For both courts, this challenge is indirect. At the ECJ, an individual cannot unilaterally bring a challenge to national law (the lower General Court allows individuals to bring actions against EU institutions, but not national ones). They must bring the challenge at national courts, who would then refer questions of EU law to the ECJ as necessary. At the ECHR, domestic options must be exhausted first. In practice this means that at minimum, appeals must be exhausted in the national courts first, but then a case could be filed.
Specifically for your example of the situation in Hungary, a more realistic scenario at the EU would be for the European Commission to file a case against Hungary, like it has for the issues with Polish judicial independence.
I'm speculating for the ECtHR, but my impression is that this is not a viable option. There would be enforcement problems, a case would certainly take a while to get heard due to large volumes, and I am not convinced there's a ECHR violation described in your question. An individual would have specifically have their personal human rights violated, I am unconvinced that the tweaks to the election system described would amount to a ECHR violation, especially if people are still allowed their democratic vote (this is my theoretical guess, I'm too unfamiliar to hazard a guess on the practical situation).
Result of judgment declaring conflict of laws
Again, the issue is one of enforcement. For both ECJ and ECtHR, their decisions do not necessarily directly and immediately render national law inoperable in the same sense that eg. the US Supreme Court does when it declares a statute to be unconstitutional (though again, some countries have indeed arranged their constitutional structures that way).
Specifically for the ECJ, if it finds contradiction with EU law, it will issue a declaration along the lines of "this EU legal provision precludes national law that says X". The case at hand is then returned to the national court for further proceedings, and for it to resolve the conflict of laws in accordance with national procedures.

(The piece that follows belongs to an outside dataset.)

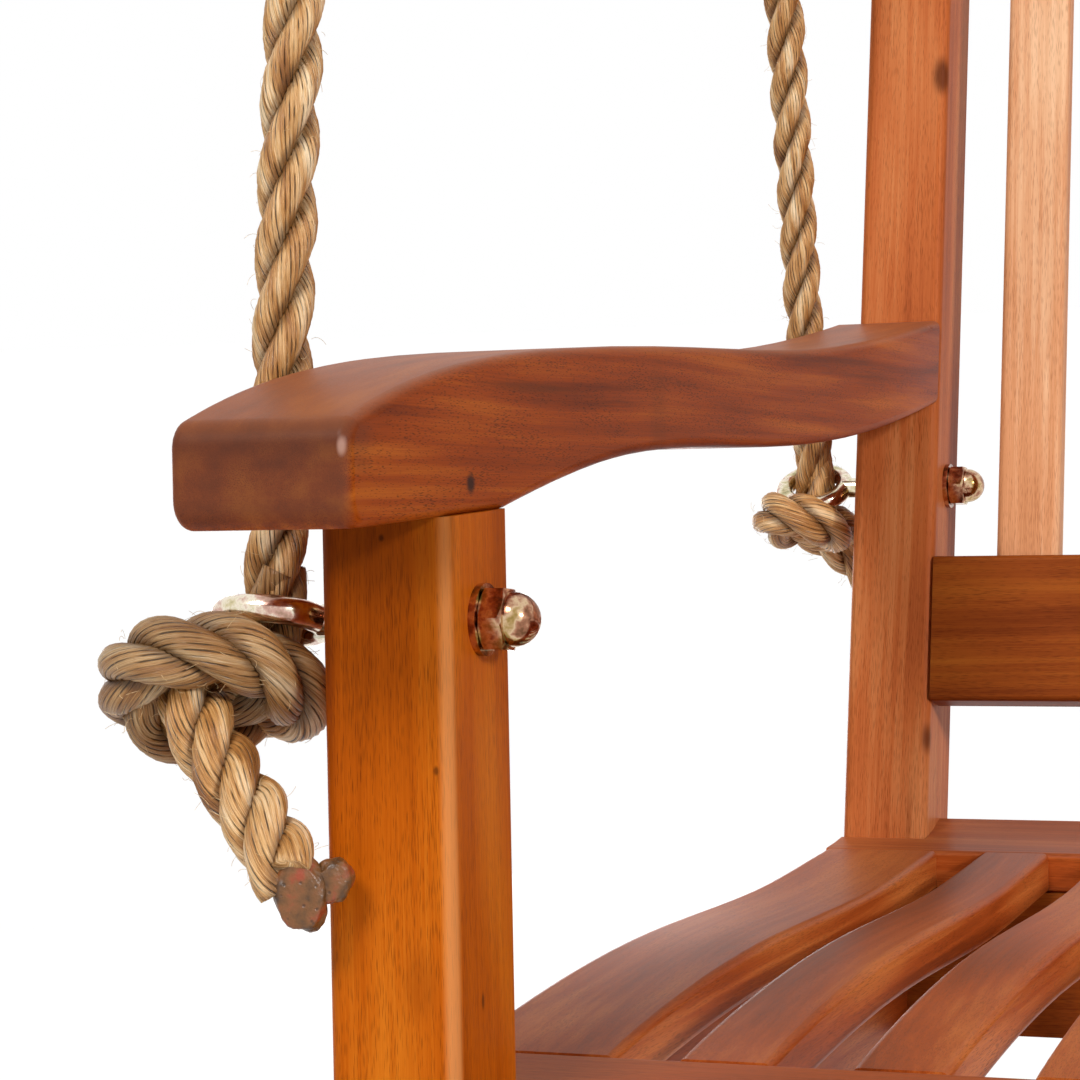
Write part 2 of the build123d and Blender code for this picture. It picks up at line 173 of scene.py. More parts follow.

One interesting national procedure was that of the UK before it left the EU. Due to the principle of Parliamentary supremacy, its courts cannot generally invalidate Acts of Parliament. However, courts interpreted s. 2 of the European Communities Act 1972 as granting them permission to disapply statutes in conflict with EU law.
On the ECHR side, powers of the UK courts are weaker. The Human Rights Act 1998 gives them the power to issue a declaration of incompatibility. This does not invalidate UK law and is merely a notification to Parliament that there exists an incompatibility with the ECHR. See Benkharbouche/Janah v Sudan Embassy/Libya for an example of both disapplication and a declaration of incompatibility (on the same legislation, which seems a bit redundant to me).